The Hogs open it where the Texas Rangers play. That alone tells you something.
For the fourth straight year, Arkansas is heading to Globe Life Field, the same ballpark built for major league expectations, major league comfort, and major league lighting.
It’s where the Rangers work. It’s where college baseball keeps borrowing space in February to pretend winter isn’t real.
This year, the Razorbacks start the season there again, opening in the Dallas-Fort Worth Metroplex for the first time since 2023.
Last season began quietly at home with Washington State. The year before that opened against James Madison at Baum-Walker Stadium.
Now it’s back under a roof designed for 40,000 and pressure that doesn’t care what month it is.
Since 2022, Arkansas has gone 6-3 at Globe Life Field. The opponents have blended together over time. Michigan has shown up. Oklahoma State keeps showing up.
Familiar uniforms, familiar routines, familiar reminders that February baseball never tells the truth.
Dave Van Horn knows that better than most. He’s entering his 25th season leading the Razorback program, and he’s learned not to trust the first chapter.
“(I’ve been to) opening weekends when it hasn’t gone well, and when it’s gone really well,” Van Horn said Tuesday. “One tournament, we went 3-0 and we didn’t play very good. One year, we went 1-2 or 0-3 and we ended up in Omaha.”
That’s the part fans don’t love hearing. February wins look nice. February losses feel loud. Neither guarantees anything.
What matters to Van Horn is what the setting reveals.
You can’t hide much in a major league park. The sightlines are clean. The field is perfect. The temperature doesn’t change. If something goes wrong, it’s probably not the weather.

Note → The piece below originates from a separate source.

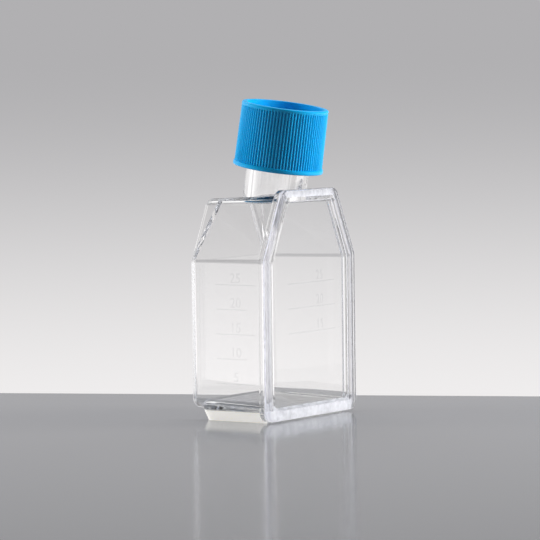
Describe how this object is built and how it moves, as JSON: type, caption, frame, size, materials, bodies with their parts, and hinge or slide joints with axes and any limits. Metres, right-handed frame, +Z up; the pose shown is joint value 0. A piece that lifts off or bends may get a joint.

“You just try to figure out a few things,” Van Horn said. “You can scrimmage all you want. Kids get tired of playing against each other. You find out more when you’re playing outside competition.”
Globe Life Field forces that issue quickly. The moment doesn’t feel like a scrimmage. It feels bigger than that, even if the standings say otherwise.
“Next weekend, we’re going to playing really good teams that are every bit as good as we are,” Van Horn said. “You just find out who can compete, who can handle the stage that we’re playing on.”
That stage happens to be one built for the Rangers, complete with controlled climate and a surface that doesn’t forgive sloppy details. It’s baseball without excuses.
“You probably learn more about what you need to work on, the deficiencies, the little things,” Van Horn said. “Compare yourself to other teams and where they are at this time and you try to get better.”
Those lessons didn’t start this week. They started long before the Hogs boarded a bus.
With rosters changing more than ever, Van Horn said fall ball has become critical. That’s when teams figure out who they are before anyone else is watching.
“A lot of things have to happen besides just how we play on the field,” he said. “The guys got to get to know each other. A lot of bonding, relationships need to be built.”
🗣️ HOGS PLAY BASEBALL THIS MONTH! pic.twitter.com/khtvs3sC9i
— Arkansas Baseball (@RazorbackBSB) February 1, 2026
That’s the invisible work. It’s not televised. It doesn’t come with radar gun readings. But it shows up later, usually when things get uncomfortable.
Van Horn said this group followed a familiar path.
“I feel like this team has done a really good job of that,” he said. “Last year’s team, we knew three weeks into fall ball that this team was pretty good.”
The reason wasn’t talent alone.
“We knew that they liked to play baseball and they liked each other,” Van Horn said. “So we try to model some of the things we did last year in the fall, early spring with this team.”
That foundation now gets tested in a place built for the majors.
Arkansas keeps returning to Arlington for a reason. The Razorback fan base travels well to Texas, and the setup removes guesswork.
“What you get there is they run it first class,” Van Horn said. “You know you’re going to play, you know what the temperature is going to be, the field is always in amazing shape.”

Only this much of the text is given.